Operation Principle of Variable Resistors
- Variable resistors are widely used in electric circuits to adjust the value of current or voltage, since the resistance of variable resistors can be set to a certain value. Variable resistors allow you to adjust the value of voltage by changing the resistance and keeping current constant . To adjust the input voltage, a voltage source is connected to the terminals 1 and 3 as shown in Figure 5. The output voltage between terminals 1 and 2 can be calculated by the voltage division formula shown in Figure 6.
Figure 5: Usage of Variable Resistor as Voltage Divider
Figure 6: Voltage Division Formula
Construction of the Variable Resistor
- Although there are different types of variable resistors, their working principle is the same. When the inside of a variable resistor is examined such as Figure 7, there is a fixed resistance called the resistive track which is between terminals 1 and 3. Terminal 2 is connected to the knob and the slider (wiper) has a direct contact with the knob. The resistance between terminals 1 and 2 or 2 and 3 can be changed by adjusting the knob in the middle as represented by red circle in Figure 7.
Figure 7: Variable Resistor
Types of Variable Resistors
- There are different types of variables resistors which all have almost the same working principle that was illustrated in the previous sections. However, terminal configuration and resistance value of a variable resistor can be adjusted with respect to various environmental parameters. These different types of variable resistors include:
- As mentioned in previous sections, variable resistors are often used to control voltage or current. Potentiometers is one of the most popular types of variable resistors. They are preferred in applications where voltage control is required. There are mainly two groups of potentiometers known as mechanical and digital. Mechanical potentiometers such as linear and rotary potentiometers have accuracy problems in vibrational circumstances. Digital potentiometers are commonly used due to sensitivity problem of mechanical potentiometers. One of the most fundamental uses of digital potentiometers is to come up with resistance drift problem that occurs in challenging environmental conditions. Since digital potentiometers can be adjusted by communication protocols such as I2C, they are also quite useful in cases where mechanical resistance adjustment isn’t possible.

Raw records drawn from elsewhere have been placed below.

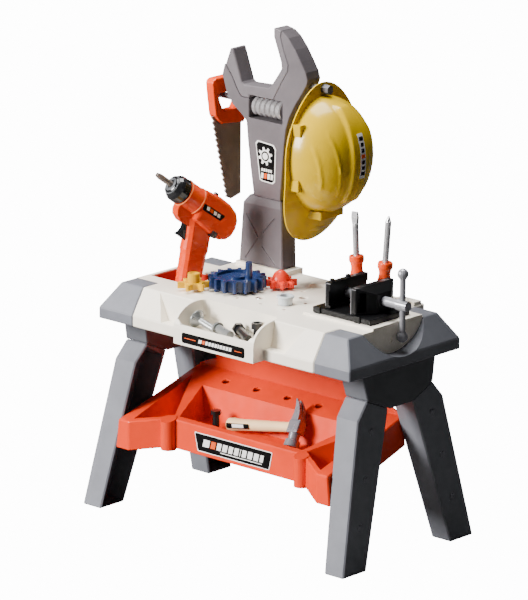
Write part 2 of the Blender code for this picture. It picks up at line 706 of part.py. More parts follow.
def trim_above_rim(shape, proud):
    """Cut a bmesh off along the tilted rim plane, a little proud of it, and cap it."""
    normal = Vector((0, -math.tan(TRAY_TILT), 1)).normalized()
    result = bmesh.ops.bisect_plane(shape, geom=shape.verts[:] + shape.edges[:] + shape.faces[:],
                                    plane_co=(0, TRAY_Y, TRAY_Z + proud), plane_no=normal, clear_outer=True)
    edges = [item for item in result["geom_cut"] if isinstance(item, bmesh.types.BMEdge)]
    bmesh.ops.contextual_create(shape, geom=edges)


def make_plate(name, outline, y_face, thick, material):
    """A thin label plate on a face that looks to -Y."""
    return add(name, prism(outline, "y", y_face - thick - 0.0001, y_face - 0.0001), material, 0)


# Tool wall ----------------------------------------------------------------------------------
def make_pedestal(material):
    """Foot of the tool wall with a chamfered shoulder and four moulded grooves."""
    shoulder = WRENCH_Z + 0.106
    top = WRENCH_Z + 0.121
    front = WALL_FRONT - 0.0015
    back = WALL_FRONT + WALL_THICK + 0.0010
    rows = []
    for left, right, near, far, height in (
            (PEDESTAL_LEFT, PEDESTAL_RIGHT, front, back, WRENCH_Z),
            (PEDESTAL_LEFT + 0.0085, PEDESTAL_RIGHT - 0.0030, front, back, shoulder),
            (PEDESTAL_LEFT + 0.0215, PEDESTAL_RIGHT - 0.0075, front + 0.0035, back - 0.002, top)):
        rows.append([(left, near, height), (right, near, height), (right, far, height),
                     (left, far, height)])
    foot = add("wrench_pedestal", loft(rows), material)
    soften(foot, 0.0018)
    middle_x = (PEDESTAL_LEFT + PEDESTAL_RIGHT) / 2
    middle_z = WRENCH_Z + 0.0465
    for start_x, start_z, end_x_at, end_z in ((-0.033, 0.040, -0.006, 0.003),
                                              (-0.006, 0.000, -0.035, -0.039),
                                              (0.032, 0.041, 0.006, 0.012), (0.003, -0.012, 0.034, -0.040)):
        start = Vector((middle_x + start_x, front, middle_z + start_z))
        end = Vector((middle_x + end_x_at, front, middle_z + end_z))
        combine(foot, rod(start, end, 0.0016, 8))
    return foot


COLUMN_LEFT = [(-0.1583, 0.1325), (-0.1660, 0.1771), (-0.1728, 0.2250), (-0.1761, 0.2571),
               (-0.1882, 0.2681),
               (-0.2077, 0.2812), (-0.2230, 0.3016), (-0.2327, 0.3310), (-0.2276, 0.3498)]
COLUMN_RIGHT = [(-0.0808, 0.4175), (-0.0646, 0.3994), (-0.0516, 0.3807), (-0.0402, 0.3631),
                (-0.0361, 0.3503),
                (-0.0384, 0.3426), (-0.0480, 0.3260), (-0.0640, 0.3030), (-0.0770, 0.2800),
                (-0.0850, 0.2571),
                (-0.0890, 0.2250), (-0.0969, 0.1325)]
GROOVE_LEFT = [(-0.2254, 0.3500), (-0.2097, 0.3307), (-0.1981, 0.3103), (-0.1882, 0.2983)]
GROOVE_RIGHT = [(-0.1125, 0.3076), (-0.0961, 0.3369), (-0.0818, 0.3588), (-0.0803, 0.3712),
                (-0.0902, 0.3929),
                (-0.0984, 0.4160), (-0.0965, 0.4275)]
MOUTH = [(-0.1147, 0.4305), (-0.1145, 0.4147), (-0.1071, 0.3963), (-0.0980, 0.3733), (-0.0963, 0.3613),
         (-0.1194, 0.3287), (-0.1258, 0.3228), (-0.1826, 0.3202), (-0.1875, 0.3244), (-0.2083, 0.3802),
         (-0.2140, 0.3796)]
WINDOW_LEFT = -0.1700
WINDOW_RIGHT = -0.0930
WINDOW_LOW = 0.2640
WINDOW_HIGH = 0.3040


def above_top(points, dx=0.0, dz=0.0):
    """Wrench outline points, given as height over the work surface."""
    return [(x + dx, TOP_HEIGHT + z + dz) for x, z in points]


def make_wrench_body(material):
    """Column, head and right jaw of the wall wrench, open round the worm."""
    gap = SEAT
    outline = above_top([(COLUMN_LEFT[0][0], PLINTH_RISE + 0.1213)]) + above_top(COLUMN_LEFT[1:])
    outline += above_top(GROOVE_LEFT, -gap, -gap)
    outline += above_top([(WINDOW_LEFT, 0.2983 - gap), (WINDOW_LEFT, WINDOW_LOW),
                          (WINDOW_RIGHT, WINDOW_LOW),
                          (WINDOW_RIGHT, WINDOW_HIGH), (-0.1125 + 2 * gap, WINDOW_HIGH)])
    outline += above_top(GROOVE_RIGHT, 2 * gap, 0.0)
    outline += above_top(COLUMN_RIGHT[:-1]) + above_top([(COLUMN_RIGHT[-1][0], PLINTH_RISE + 0.1213)])
    body = add("wrench_body", prism(outline, "y", WALL_FRONT, WALL_FRONT + WALL_THICK), material)
    soften(body, 0.0016)
    worm_z = TOP_HEIGHT + (WINDOW_LOW + WINDOW_HIGH) / 2
    combine(body, rod((WINDOW_LEFT - 0.010, WALL_MID, worm_z), (WINDOW_RIGHT + 0.006, WALL_MID, worm_z),
                      0.0035 + SEAT, 12))
    for x, z, size in ((SAW_PEG_ROOT, SAW_PEG_Z, SAW_PEG_DIA), (HELMET_PEG_ROOT, HELMET_PEG_Z, 0.010)):
        side = -1 if size == SAW_PEG_DIA else 1
        combine(body, rod((x - side * SEAT, WALL_MID, z), (x + side * 0.05, WALL_MID, z), size / 2 + SEAT,
                          16))
    return body


SAW_PEG_Z = TOP_HEIGHT + 0.289
SAW_PEG_ROOT = -0.200
HELMET_PEG_Z = HELMET_MID_Z + 0.1125
HELMET_PEG_ROOT = -0.056


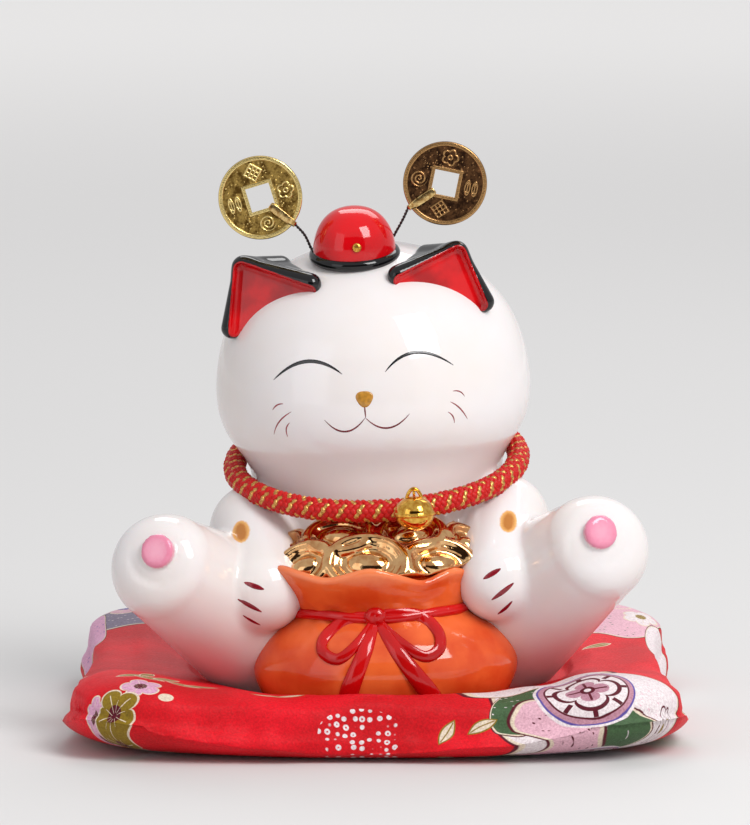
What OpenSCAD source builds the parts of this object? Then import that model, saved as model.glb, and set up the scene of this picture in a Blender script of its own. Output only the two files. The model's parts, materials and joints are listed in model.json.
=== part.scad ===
// Ceramic lucky-cat figurine with a money bag, a braided collar with a bell,
// two coins on springy wires and a square floral cushion.
// +Z is up, the cat faces -Y, and the origin is the middle of the cushion's underside.

/* [Cushion] */
// Width of the cushion from side to side
cushion_w = 180; // [170:1:190]
// Depth of the cushion from front to back
cushion_d = 168; // [160:1:180]
// Height of the cushion at its corners
cushion_h = 25; // [22:1:28]
// Thickness of the cushion's cloth
cloth_t = 1.2; // [0.8:0.1:2]

/* [Pose of the cat] */
// Height of the pressed hollow that the cat sits in
seat_z = 9; // [8:0.5:10]
// Sideways place of the cat on its cushion
cat_x = 3.3; // [0:0.1:5]
// Sideways lean of the whole cat in degrees
lean = 2.5; // [0:0.5:4]

/* [Ceramic] */
// Wall of the slip-cast shells
wall = 3.5; // [3:0.5:4.5]
// Half width of the head
head_rx = 44.7; // [42:0.1:46]
// Half depth of the head
head_ry = 40; // [38:0.5:42]
// Half height of the head
head_rz = 35.5; // [34:0.5:37]
// Height of the head's middle over the cat's base
head_z = 93.5; // [92:0.5:95]
// Largest radius of the torso
torso_r = 47; // [45:0.5:48]
// Height of the neck joint
neck_z = 62; // [61.5:0.1:62.5]
// Width of the coin slot in the back
slot_w = 3.6; // [3:0.1:3.8]
// Radius of the hole for the stopper in the base
stopper_r = 13; // [12:0.5:14]

/* [Hat] */
// Radius of the hat's crown
hat_r = 12.2; // [11:0.1:13]
// Forward tilt of the hat in degrees
hat_tilt = 12; // [8:1:16]

/* [Collar and bell] */
// Thickness of the braided cord
cord_d = 6.4; // [6:0.1:7]
// Half width of the bell
bell_r = 5.6; // [5.4:0.1:5.8]
// Wall of the bell's halves
bell_t = 0.5; // [0.4:0.05:0.6]

/* [Coins] */
// Diameter of a coin
coin_d = 24; // [23:0.5:25]
// Thickness of a coin over its rims
coin_t = 1.6; // [1.4:0.1:1.8]
// Side of the square hole
coin_hole = 7; // [6:0.1:7.5]
// Thickness of the springy wire
wire_d = 0.9; // [0.8:0.1:1]

/* [Hidden] */
gap = 0.3;
$fn = 64;

glaze = "white";
red = "crimson";
orange = "darkorange";
gold = "gold";

// Fractions of the way out at which the cushion's rings lie, from the seam inwards
ring_f = [1, 0.985, 0.95, 0.9, 0.82, 0.74, 0.67, 0.6, 0.53, 0.42, 0.25];
sectors = 56;
edge_f = 0.88;
corner_power = 6;
corner_reach = 104;
seam_z = 8;
dish_y = -5;
seat_r = 53.5;
bag_x = 0;
bag_y = -34;
bag_squash = 0.8;
bag_press_r = 38.2;

torso_y = 3;
// Torso outline as [radius, height] pairs, from the base up to the neck
torso_outline = [[43, 0], [46, 3], [torso_r, 10], [torso_r, 20], [46, 32], [43.5, 42],
    [39, 50], [33.5, 56], [27, neck_z]];
torso_inner = [[39, wall], [42, 6], [43.3, 11], [43.3, 20], [42.3, 31], [39.7, 40.5],
    [35, 48], [29, 53.5], [20, 57.5]];
neck_hole_r = 12;

// Leg outline along its own axis, as [radius, distance from the sole]
leg_outline = [[0, 0], [9, 0.4], [12.4, 2], [14.3, 6], [15, 12], [15.8, 22], [18, 36],
    [20, 48], [17, 58], [0, 62]];
leg_inner = [[0, wall], [9, 4.2], [10.8, 7], [11.5, 13], [12.3, 22], [14.5, 36], [16.4, 48],
    [13.5, 55], [0, 58]];
paw = [61.5, -58, 44.5];
hip = [27, -6, 19];

arm_shoulder = [36, -13, 47];
arm_hand = [34, -36, 37];
arm_shoulder_r = 13.5;
arm_hand_r = 12;

ear_root_out = [38.5, -13, 106];
ear_root_in = [14.5, -22, 121.5];
ear_tip = [32.5, -14, 128];
ear_back = [24, -4, 122];
ear_round = 1.6;
ear_shift = -2.5;

hat_at = [-3.3, -12, 127];
brim_r = 1.8;
brim_at_r = hat_r - 0.6;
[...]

- The construction of a rheostat is similar to that of a potentiometer. However, the rheostat’s moving terminal is short circuited with one of the side terminals as shown in Figure 8. Rheostats are preferred in applications where resistance adjustment or current limitation required.
Figure 8: Rheostat Symbol
- Photoresistors also known as light dependent resistors (LDRs) are a common type of variable resistor. Their resistance changes with respect to the intensity of incoming light due to the photoelectric effect. Photoresistors can be preferred in environments where intensity of the light varies.
Force Sensitive Resistor
- As the name suggests, the resistance of a force sensitive resistor changes with respect to the applied force level. They are generally used in robotic applications such as inside of the grippers of a robot.

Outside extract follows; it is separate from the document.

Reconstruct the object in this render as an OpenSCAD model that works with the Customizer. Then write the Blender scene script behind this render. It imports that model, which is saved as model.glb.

- The resistance of a thermistor changes with respect to temperature. There are two types of thermistors known as negative temperature coefficient (NTC) and positive temperature coefficient (PTC) thermistors . The resistance of PTC thermistors is directly proportional to the temperature, whereas the resistance of NTC thermistors is inversely proportional to the temperature. Thermistors are preferred in different industrial applications where detection of the temperature variation is critical.

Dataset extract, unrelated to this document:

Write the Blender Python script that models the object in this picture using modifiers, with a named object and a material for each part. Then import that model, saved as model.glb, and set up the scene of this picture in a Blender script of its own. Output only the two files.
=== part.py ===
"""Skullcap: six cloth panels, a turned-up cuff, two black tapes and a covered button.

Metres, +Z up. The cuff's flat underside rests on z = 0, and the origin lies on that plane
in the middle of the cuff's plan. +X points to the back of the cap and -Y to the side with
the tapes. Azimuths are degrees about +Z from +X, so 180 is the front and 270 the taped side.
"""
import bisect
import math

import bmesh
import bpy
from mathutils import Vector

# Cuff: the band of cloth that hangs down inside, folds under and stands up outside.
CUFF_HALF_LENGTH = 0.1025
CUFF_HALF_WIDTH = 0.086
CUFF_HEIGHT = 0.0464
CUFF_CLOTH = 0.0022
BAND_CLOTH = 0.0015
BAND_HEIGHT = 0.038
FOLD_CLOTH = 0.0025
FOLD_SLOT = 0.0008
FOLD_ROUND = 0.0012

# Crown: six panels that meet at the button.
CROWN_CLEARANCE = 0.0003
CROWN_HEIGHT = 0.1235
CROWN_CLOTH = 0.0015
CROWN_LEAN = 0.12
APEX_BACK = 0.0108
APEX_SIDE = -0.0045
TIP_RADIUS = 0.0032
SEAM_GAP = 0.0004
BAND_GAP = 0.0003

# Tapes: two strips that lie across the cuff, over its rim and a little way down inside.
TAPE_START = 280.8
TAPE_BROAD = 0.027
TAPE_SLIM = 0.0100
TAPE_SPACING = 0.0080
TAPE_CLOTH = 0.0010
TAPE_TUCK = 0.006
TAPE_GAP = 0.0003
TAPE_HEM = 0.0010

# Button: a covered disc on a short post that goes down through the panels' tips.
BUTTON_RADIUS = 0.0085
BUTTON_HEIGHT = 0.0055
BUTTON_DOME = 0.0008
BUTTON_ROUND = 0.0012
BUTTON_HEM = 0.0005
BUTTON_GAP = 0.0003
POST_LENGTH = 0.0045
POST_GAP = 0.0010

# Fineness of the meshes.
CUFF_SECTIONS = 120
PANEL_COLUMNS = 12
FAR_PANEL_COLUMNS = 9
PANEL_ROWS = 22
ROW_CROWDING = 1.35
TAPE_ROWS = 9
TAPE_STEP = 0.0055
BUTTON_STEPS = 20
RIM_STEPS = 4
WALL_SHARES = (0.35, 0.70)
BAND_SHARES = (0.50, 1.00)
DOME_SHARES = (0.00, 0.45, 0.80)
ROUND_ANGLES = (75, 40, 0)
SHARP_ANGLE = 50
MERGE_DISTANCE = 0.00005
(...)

- As the name suggests, the resistance of the humistor changes with respect to the variation of the humidity. Humistors are used in many internet of things (IOT) devices to detect environmental changes.
Applications of Variable Resistors
- Variable resistors are found in many of the devices/electronics we have in our homes. Some of these include radios, speakers, microphones, TVs, oscillators, smart home control devices etc. Potentiometers are generally used in home electronic appliances where speed or volume level control needed.
- Rheostats are used where current or resistance levels should be adjusted. A common example is the dimming of lights. In summary, variable resistors are popular in applications where voltage control or current adjustment required.